The Herbert Smith Freehills Portrait Award has just released its choice of winners of 2024.
The prestigious award and its adjoining Young Artist Award are much anticipated prizes for emerging artists. Since its inception over 40 years ago, the competition offers insights into up-and-coming talent, and has attracted over 40,000 entries from more than 100 countries. In the past, accompanying exhibitions at the National Portrait Gallery have been seen by over 6 million people. This year's showcase will run from July 11th - October 27th, and is not one to miss.
Antony Williams
First prize winner
Jacqueline with Still Life, 2020 by Antony Williams © Antony Williams. Courtesy of the National Portrait Gallery
Williams won with his portrait Jacqueline with Still Life (2020). Painted in egg tempera, the piece combines the artist’s interest in still life with a portrait subject, painted in the artist’s studio. The judges were impressed with Williams’ confidence and mastery of the egg tempera medium.
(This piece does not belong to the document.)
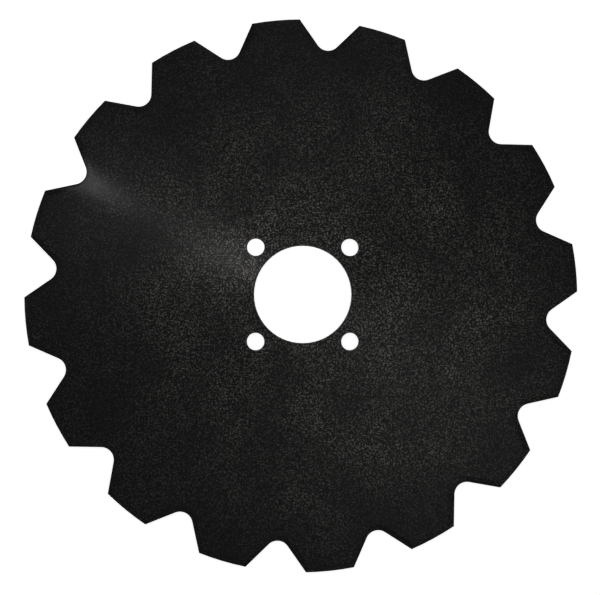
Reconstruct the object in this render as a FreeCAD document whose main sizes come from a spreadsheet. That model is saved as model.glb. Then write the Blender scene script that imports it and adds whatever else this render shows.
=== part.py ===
import FreeCAD, Part
import math
import os

import Sketcher

# A notched harrow disc blade: one flat steel plate with a ground cutting rim,
# V notches round the edge, and the bore and bolt holes that fit its hub.
# It lies on its back face in the XY plane, axis along +Z, front face up.

# Driving dimensions, in millimetres and degrees.
SIZES = [
    ("outer_diameter", 410, "over the tooth lands"),
    ("plate_thickness", 5, "of the whole plate"),
    ("bore_diameter", 72.5, "clears the pilot of the hub"),
    ("bolt_circle_diameter", 99, "through the bolt hole centres"),
    ("bolt_hole_diameter", 13, "clears an M12 bolt"),
    ("bolt_hole_count", 4, ""),
    ("first_bolt_angle", 45, "of one bolt hole from +X"),
    ("notch_count", 16, ""),
    ("first_notch_angle", 16.9, "of the centre line of one notch from +X"),
    ("notch_depth", 22.4, "from the rim circle to the root"),
    ("notch_angle", 81, "between the two flanks"),
    ("notch_root_radius", 9.3, ""),
    ("roll_width", 3, "of the rolled front edge, in from the outline"),
    ("roll_depth", 1, "of the rolled front edge, at the outline"),
    ("roll_ease_width", 1.4, "each way, of the chamfer that eases the roll into the face"),
    ("bevel_width", 8, "of the ground bevel on the back face"),
    ("edge_land", 1.2, "wall left at the rim between the roll and the bevel"),
    ("hole_break", 0.5, "on the front edge of the bore and bolt holes"),
]

doc = FreeCAD.newDocument("harrow_disc_blade")
sheet = doc.addObject("Spreadsheet::Sheet", "Sizes")
for row, (name, value, note) in enumerate(SIZES, start=1):
    sheet.set(f"A{row}", name)
    sheet.set(f"B{row}", str(value))
    sheet.set(f"C{row}", note)
    sheet.setAlias(f"B{row}", name)
doc.recompute()


def size(name):
    """The present value of one driving dimension."""
    return float(sheet.get(name))


def sketch_on(body, role, name):
    """An empty sketch on one of the body's own origin planes."""
    plane = next(f for f in body.Origin.OriginFeatures if f.Role == role)
    sketch = body.newObject("Sketcher::SketchObject", name)
    sketch.AttachmentSupport = [(plane, "")]
    sketch.MapMode = "FlatFace"
    return sketch


def bind(sketch, name, constraint, formula):
    """Add a driving dimension to a sketch and bind it to the sheet."""
    index = sketch.addConstraint(constraint)
    sketch.renameConstraint(index, name)
    sketch.setExpression(f"Constraints.{name}", formula)


def point(x, y):
    return FreeCAD.Vector(x, y, 0)


def polar(radius, degrees):
    """A point of the XY plane at a radius and an angle from +X."""
    angle = math.radians(degrees)
    return point(radius * math.cos(angle), radius * math.sin(angle))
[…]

They felt the composition was nuanced and surprising as the painting sustains the viewer's attention; encouraging them to return to the canvas and analyse the connections between Jacqueline and the still life elements in the background.
Isabella Watling
Second prize winner
Zizi, 2023 by Isabella Watling © Isabella Watling. Courtesy of the National Portrait Gallery
Isabella Watling's portraits are always painted from life, under natural light and to life scale, and her prize-winning portrait is no different. Zizi (2023) is a portrait of the artist’s friend, who wears a shimmering, pale pink dress by designer Simone Rocha. Zizi's piercings and tattoos contrast with the outfit's textures, and the judges were instantly struck by Watling’s contradictory homage to the Old Masters and her modern-day choice of sitter, dress, and oversized jewellery. Watling is a London-based artist who trained at the Charles H. Cecil Studios in Florence.
Catherine Chambers
Third prize winner
Lying, 2020 by Catherine Chambers © Catherine Chambers. Courtesy of the National Portrait Gallery
A London-based artist, Catherine Chambers has strong ties to Ethiopia (where she used to live), whose influence can be found throughout her body of work. In Lying (2020), Chambers depicts her friend at their home in Lalibela, Ethiopia. Her paintbrush exudes vulnerability, as the sitter lies on a bed, seemingly drifting off to sleep while fully clothed in jeans and a beloved Arsenal football shirt. The judges admired Chambers’ use of bold and vibrant blocks of colour. They were also moved by the tender and intimate depiction of the sitter.
Rebecca Orcutt
Young Artist Award winner
Before it’s Ruined (or an Unrealized Mean Side), 2020 by Rebecca Orcutt
© Rebecca Orcutt. Courtesy of the National Portrait Gallery
Rebecca Orcutt is an American artist, holding a bachelor’s degree in painting from Gordon College in Wenham, Massachusetts and a MFA from the New York Academy of Art. She has previously exhibited at the Portrait Award in 2015 for her work What Now. Examining the absurdity of life, her work aims to find or make meaning within it. The prize-winning self-portrait Before it’s Ruined (or an Unrealized Mean Side) (2020) reflects "a specific moment of despair" and questions the lengths we might go to in order to shield ourselves from the pain of potential loss. The judges were taken by Orcutt’s experimental use of symbols such as the oversized coat and the ephemeral spider web. These carefully chosen symbols, alongside her tense facial expression and gritted teeth, reveal a sense of fragility, amounting to a brave and moving artist’s self-portrait.